▸ **STATED GOAL**: Copy all the material below, exactly as it stands.
────────────────
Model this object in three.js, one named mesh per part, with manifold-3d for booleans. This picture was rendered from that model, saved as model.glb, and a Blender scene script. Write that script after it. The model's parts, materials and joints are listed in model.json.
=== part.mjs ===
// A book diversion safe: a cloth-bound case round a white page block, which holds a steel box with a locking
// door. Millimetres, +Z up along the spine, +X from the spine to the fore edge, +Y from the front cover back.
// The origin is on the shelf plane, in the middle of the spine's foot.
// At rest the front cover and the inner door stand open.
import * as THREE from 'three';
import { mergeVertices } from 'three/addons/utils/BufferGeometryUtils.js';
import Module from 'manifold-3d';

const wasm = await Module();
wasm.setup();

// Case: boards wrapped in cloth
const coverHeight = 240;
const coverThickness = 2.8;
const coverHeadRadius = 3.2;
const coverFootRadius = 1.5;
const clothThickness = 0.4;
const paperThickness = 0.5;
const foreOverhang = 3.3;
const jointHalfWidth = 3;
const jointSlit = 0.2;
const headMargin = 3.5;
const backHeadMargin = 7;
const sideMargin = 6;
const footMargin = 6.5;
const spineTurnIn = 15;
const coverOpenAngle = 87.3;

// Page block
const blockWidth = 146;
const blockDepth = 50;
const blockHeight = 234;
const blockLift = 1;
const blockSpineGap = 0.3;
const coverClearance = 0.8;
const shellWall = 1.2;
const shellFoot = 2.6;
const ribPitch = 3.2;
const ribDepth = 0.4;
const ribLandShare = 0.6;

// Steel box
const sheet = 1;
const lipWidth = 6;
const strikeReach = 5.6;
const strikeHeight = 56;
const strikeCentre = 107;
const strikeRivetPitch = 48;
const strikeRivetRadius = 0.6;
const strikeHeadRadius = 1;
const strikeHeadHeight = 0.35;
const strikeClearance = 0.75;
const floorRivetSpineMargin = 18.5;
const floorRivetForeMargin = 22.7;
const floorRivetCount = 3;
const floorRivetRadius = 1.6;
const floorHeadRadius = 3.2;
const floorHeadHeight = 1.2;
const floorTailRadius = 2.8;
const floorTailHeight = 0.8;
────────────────
▸ **EXERCISE RESPONSE**:
Model this object in three.js, one named mesh per part, with manifold-3d for booleans. This picture was rendered from that model, saved as model.glb, and a Blender scene script. Write that script after it. The model's parts, materials and joints are listed in model.json.
=== part.mjs ===
// A book diversion safe: a cloth-bound case round a white page block, which holds a steel box with a locking
// door. Millimetres, +Z up along the spine, +X from the spine to the fore edge, +Y from the front cover back.
// The origin is on the shelf plane, in the middle of the spine's foot.
// At rest the front cover and the inner door stand open.
import * as THREE from 'three';
import { mergeVertices } from 'three/addons/utils/BufferGeometryUtils.js';
import Module from 'manifold-3d';

const wasm = await Module();
wasm.setup();

// Case: boards wrapped in cloth
const coverHeight = 240;
const coverThickness = 2.8;
const coverHeadRadius = 3.2;
const coverFootRadius = 1.5;
const clothThickness = 0.4;
const paperThickness = 0.5;
const foreOverhang = 3.3;
const jointHalfWidth = 3;
const jointSlit = 0.2;
const headMargin = 3.5;
const backHeadMargin = 7;
const sideMargin = 6;
const footMargin = 6.5;
const spineTurnIn = 15;
const coverOpenAngle = 87.3;

// Page block
const blockWidth = 146;
const blockDepth = 50;
const blockHeight = 234;
const blockLift = 1;
const blockSpineGap = 0.3;
const coverClearance = 0.8;
const shellWall = 1.2;
const shellFoot = 2.6;
const ribPitch = 3.2;
const ribDepth = 0.4;
const ribLandShare = 0.6;

// Steel box
const sheet = 1;
const lipWidth = 6;
const strikeReach = 5.6;
const strikeHeight = 56;
const strikeCentre = 107;
const strikeRivetPitch = 48;
const strikeRivetRadius = 0.6;
const strikeHeadRadius = 1;
const strikeHeadHeight = 0.35;
const strikeClearance = 0.75;
const floorRivetSpineMargin = 18.5;
const floorRivetForeMargin = 22.7;
const floorRivetCount = 3;
const floorRivetRadius = 1.6;
const floorHeadRadius = 3.2;
const floorHeadHeight = 1.2;
const floorTailRadius = 2.8;
const floorTailHeight = 0.8;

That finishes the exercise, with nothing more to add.